Dans la ligne de mire du président de la SGDL, l’attitude de blocage de la majorité des éditeurs qui n’entendent pas s’écarter du modèle papier – il est vrai qu’ils ont dépensé des fortunes pour maîtriser cette fameuse « chaîne du livre » s’ils sont parmi les « gros », ou pour y être tolérés à la marge s’ils comptent parmi les « moyens » : « Face à des modes de création, de publication, de diffusion, d'usage et de lecture révolutionnaires, et sans modèle économique défini, ils ne peuvent se résoudre à figer les nouvelles pratiques éditoriales selon les seuls paramètres de l'édition papier. »
À ces éditeurs, Alain Absire répond par une menace tacite de désertion vers d’autres plateformes d’édition et diffusion : « Face aux numérisations de masse actuellement à l'étude, il est ainsi vital d'admettre que, supprimant la notion même de stocks et d'édition "épuisée", les techniques d'exploitation numériques sont distinctes de l'exploitation permanente et suivie des livres imprimés. Comme il est impératif de repenser le mode et la durée de cession des droits numériques, faute de quoi nombre d'auteurs se tourneront vers un nouveau type d'éditeurs dont le seul objectif est la rentabilité immédiate… e-libraires, e-diffuseurs, pionniers des techniques numériques et autres opérateurs télécom peu soucieux de la qualité des contenus en ligne, mais plus offrants et à la pointe des services informatiques et des techniques de Web-marketing permettant une diffusion active de chaque ouvrage en ligne. (…)À moins que les premiers maillons de la chaîne du livre ne préfèrent laisser Google, Amazon, Apple et quelques autres dormir tranquilles en se répétant que demain leur appartient. »

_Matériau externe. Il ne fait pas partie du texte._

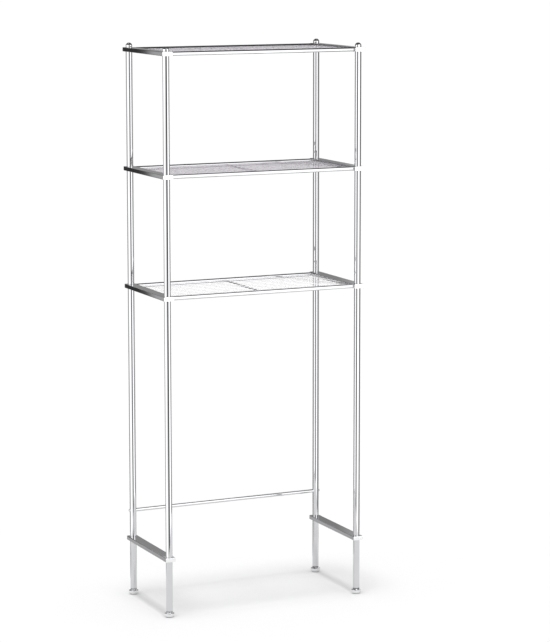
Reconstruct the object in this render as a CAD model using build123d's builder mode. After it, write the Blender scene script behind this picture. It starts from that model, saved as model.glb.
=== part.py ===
"""Over-the-toilet storage rack in chromed steel tube.

Origin: centre of the footprint on the floor. +X to the user's right, +Y to the wall, +Z up. Millimetres.
Four posts of screwed-together tube sections carry three wire shelves, two side brackets and a rear rod.
"""

import os

from build123d import *

# Overall layout
POST_SPACING_X = 596.0  # left post axis to right post axis
POST_SPACING_Y = 274.0  # front post axis to rear post axis
LOW_SHELF_UNDERSIDE = 910.5  # clear height for the toilet and its cistern
SHELF_GAP = 330.0  # clear height between two shelves
BRACKET_UNDERSIDE = 162.0
REAR_ROD_HEIGHT = 252.0  # rod axis above the floor

# Post tube and what is inside its ends
TUBE_R = 9.5
TUBE_BORE_R = 8.5
INSERT_LENGTH = 14.0
THREAD_BORE_R = 4.0
STUD_R = 3.95
STUD_BITE = 12.0  # how far a stud goes into an insert
STUD_HOLE_R = 4.25

# Flat-tube end rails and brackets
RAIL_WIDTH = 30.0
RAIL_THICKNESS = 12.0
RAIL_LENGTH = 300.0
RAIL_WALL = 1.2
RAIL_CORNER_R = 1.6
CAP_THICKNESS = 2.0
CAP_PLUG_DEPTH = 4.0
CAP_EDGE_R = 0.8

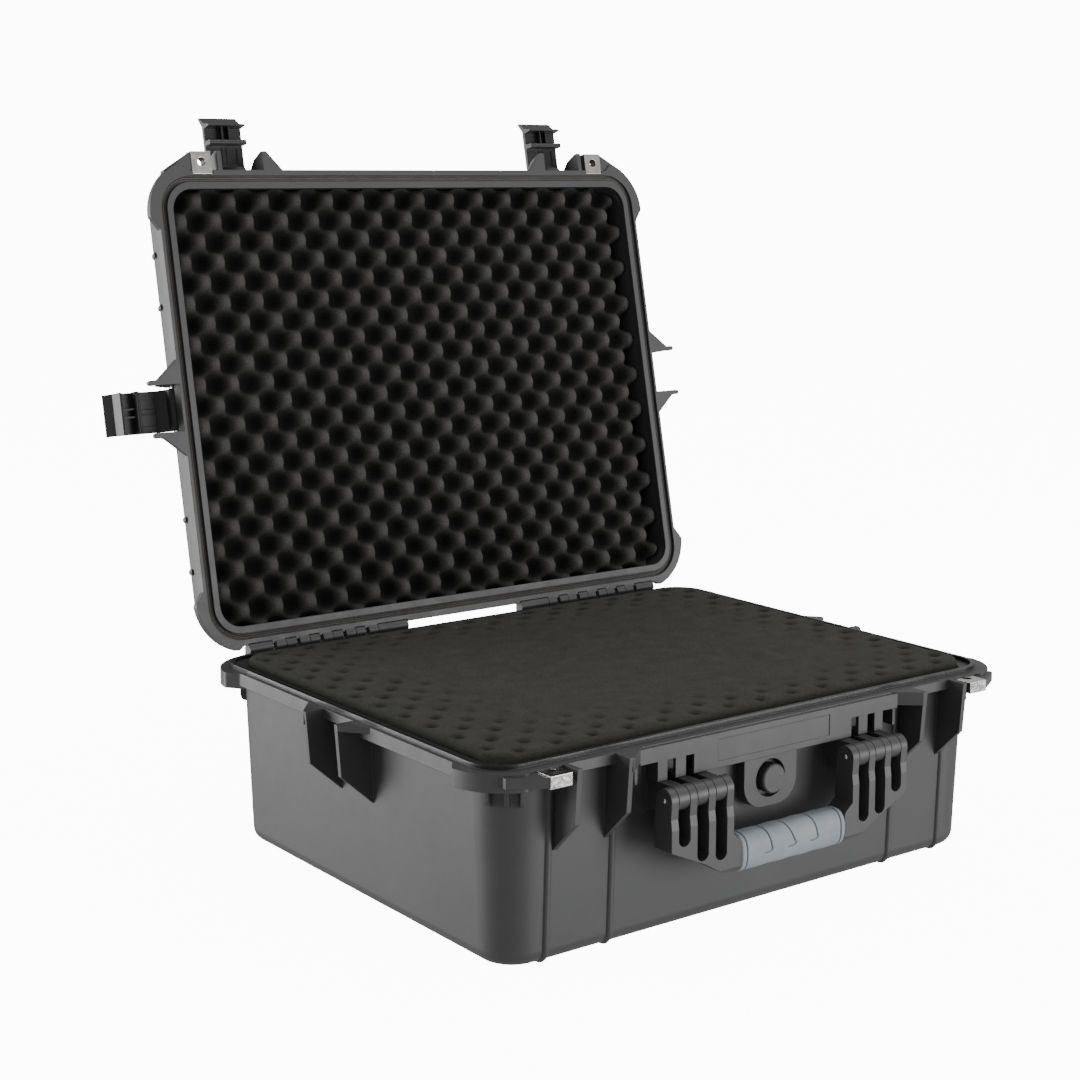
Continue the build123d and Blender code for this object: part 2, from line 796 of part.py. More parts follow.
def lid_ears():
    """Pairs of ears on the lid that carry each latch pin, with gussets in the rim plane."""
    top = lid_rim_z + ear_rise
    pin_y = latch_pivot_in
    half = ear_thickness / 2
    result = None
    for name, place in lid_bays.items():
        front = name.startswith("front")
        reach = ear_reach if front else side_ear_reach
        run = ear_gusset_run if front else side_ear_gusset_run
        root = lid_in_from_rim + lean(ear_rise) + 1.5
        pair = None
        for side in (-1, 1):
            centre = side * ear_spacing / 2
            ear = profile_yz(
                [
                    (root, lid_rim_z),
                    (-reach, lid_rim_z),
                    (-reach, lid_rim_z + 3.5),
                    (-reach + 5, lid_rim_z + ear_rise / 2),
                    (pin_y - 6, top - 6),
                    (pin_y - 2, top),
                    (root, top),
                ],
                centre - half,
                centre + half,
            )
            if not front:
                ear += block(centre - half, centre + half, half - prong_reach, -reach + 5, lid_rim_z, lid_rim_z + prong_height)
                ear += Pos(centre, half - prong_reach, lid_rim_z + prong_height / 2) * Cylinder(half, prong_height)
            gusset = [(centre, 1), (centre, -reach), (centre + side * half, -reach), (centre + side * (half + run), 1)]
            if not front or side * place.position.X < 0:
                ear += profile_xy(gusset, lid_rim_z, lid_rim_z + rim_thickness)
            pair = ear if pair is None else pair + ear
        hole = rod_x(latch_pin_r + fixed_fit, -ear_spacing, ear_spacing, latch_pivot_in, latch_pivot_z)
        placed = place * (pair - hole)
        result = placed if result is None else result + placed
    return result


def lid_beads():
    """Stiffening beads across the lid's top that wrap over its side edges."""
    z = lid_top_z - bead_sunk
    side = lid_side - lean(lid_height) - bead_sunk
    result = None
    for y in (-bead_y_outer, -bead_y_inner, bead_y_inner, bead_y_outer):
        low = lid_top_z - lid_edge_r - 3
        path = FilletPolyline((-side, y, low), (-side, y, z), (side, y, z), (side, y, low), radius=lid_edge_r)
        section = Plane(origin=path @ 0, z_dir=path % 0) * Circle(bead_r)
        bead = sweep(section, path)
        result = bead if result is None else result + bead
    return result


def foam_pleats(angle, z_head, z_back):
    """Zigzag block whose ridges run across the pad, one of the two that cross into foam knobs."""
    step = math.hypot(knob_pitch_x / 2, knob_pitch_y)
    width = knob_pitch_x * knob_pitch_y / step
    reach = math.hypot(rim_side, rim_front) + knob_pitch_x
    count = math.ceil(reach / width)
    points = [(-count * width, z_back)]
    for i in range(-count, count):
        points.append((i * width, z_head + knob_height))
        points.append(((i + 0.5) * width, z_head))
    points.append((count * width, z_head + knob_height))
    points.append((count * width, z_back))
    face = make_face(Polyline(*[(x, -reach, z) for x, z in points], close=True))
    return Pos(knob_shift_x, knob_shift_y, 0) * Rot(0, 0, angle) * extrude(face, 2 * reach, dir=(0, 1, 0))


def lid_foam():
    """Egg-crate foam pad in the lid, closed position, its knobs towards the base."""
    inset = wall + lean(lid_rim_height) + foam_gap
    head = lid_rim_z + lid_foam_recess
    top = lid_top_z - wall - foam_gap
    radius = lid_corner_r - wall - foam_gap
    pad = drafted(lid_side - inset, lid_depth - inset, radius, head, top)
    pad = fillet(pad.edges().group_by(Axis.Z)[-1], lid_edge_r - wall)
    lean_angle = math.degrees(math.atan2(knob_pitch_x / 2, knob_pitch_y))
    return pad & foam_pleats(-lean_angle, head, top + 1) & foam_pleats(lean_angle, head, top + 1)


def lid_seal():
    """Soft ring at the top of the lid's channel, closed position."""
    z_tongue = rim_top + tongue_height + seal_gap
    width = tongue_width + 2 * channel_clearance - 0.1
    return seal_ring(width, z_tongue, lid_rim_z + channel_depth)


def latch():
    """Lever in the closed position, hanging from its pivot at the origin, outer side towards -Y."""
    half = latch_width / 2
    inner = -latch_plate_offset
    outer = inner - latch_plate
    lever = rod_x(latch_eye_r, -half, half, 0, 0)
    lever += profile_yz(
        [
            (0, latch_eye_r),
            (-4.2, latch_eye_r - 1.6),
            (-8.5, 0.5),
            (outer, -13),
            (outer, -latch_plate_end),
            (-latch_tip_out, -latch_tip + 0.8),
            (-latch_tip_out + 0.6, -latch_tip),
            (-latch_tip_out + 2.4, -latch_tip - 0.3),
            (inner - 0.6, -latch_plate_end - 3.0),
            (latch_tab_in, -latch_plate_end - 0.4),
            (latch_tab_in + 0.4, -latch_plate_end + 1.2),
            (inner, -latch_plate_end + 2.4),
            (inner, -13),
            (-2.5, -latch_eye_r + 0.7),
        ],
        -half,
        half,
    )
    nose_z = -latch_nose_at
    t = latch_nose_thickness / 2
    tip = inner + latch_nose_reach - latch_ridge_r
    lever += block(-half, half, inner - 1, tip, nose_z - t, nose_z + t)
    for z in (nose_z - t + latch_ridge_r, nose_z + t - latch_ridge_r):
        lever += rod_x(latch_ridge_r, -half, half, tip, z)
    for x in (-3.5, 3.5):
        lever += block(x - 0.8, x + 0.8, inner - 0.5, inner + 6, -latch_plate_end + 1, nose_z)
    recess = latch_width / 3
    lever -= block(-recess, recess, inner - latch_recess, inner + 1, nose_z + t + 2, -latch_eye_r - 8)
    for x in (-2.2, 2.2):
        lever += block(x - 0.6, x + 0.6, inner - 1, inner, nose_z + t, -latch_eye_r - 8)
    return lever - rod_x(latch_pin_r + running_fit, -half - 1, half + 1, 0, 0)


def latch_place(name):
    """Where a latch pivot sits on the open lid."""
    return lid_open * lid_bays[name] * Pos(0, latch_pivot_in, latch_pivot_z)


def latch_pin():
    """Steel pin through a latch and the two ears."""
    half = ear_spacing / 2 + ear_thickness / 2
    return rod_x(latch_pin_r, -half, half, 0, 0)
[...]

Mon opinion est que le clash est inévitable à court ou moyen terme. L’écosystème papier et l’écosystème numérique sont bien trop divergents du point de vue de l’auteur, de l’éditeur et du lecteur, sans parler des éléments essentiels de la chaîne du livre qui seront liquidés ou métamorphosés (diffuseurs, distributeurs, imprimeurs, libraires) – ce que l’hypocrisie ambiante, coutumière en France et atavique dans le monde feutré du livre, interdit de dire trop fort.
Contrairement à Absire, j’applaudis des deux mains Google. L’espèce d’autosatisfecit pavlovien de l'antigooglisme primaire me sort par les yeux. Les éditeurs laissent crever plus de la moitié de leur fonds papier protégé par leur sacrosainte propriété intellectuelle (*), et du haut de cette hécatombe d’œuvres orphelines dont ils sont responsables, ils n’ont rien d’autres à faire qu'intenter des procès et donner des leçons à Google, alors que la firme américaine entreprend ce qu’ils auraient dû accomplir depuis vingt ans, à savoir numériser tout leur fonds du XXe siècle. Que les auteurs se félicitent de cette attitude des éditeurs, et plus encore qu’ils s’y associent (la SGDL était co-plaignante avec le SNE), voilà qui me navre. Et entendre dire que les éditeurs ne chercheraient pas le "profit à court terme" contrairement aux industries numériques qui seraient obsédées par cette dimension, voilà qui me surprend : il me semblait que les industriels du livre multipliant des piles d'ouvrages ineptes en librairie cherchaient aussi bien cela, le profit à court terme, ni plus ni moins que les acteurs numériques.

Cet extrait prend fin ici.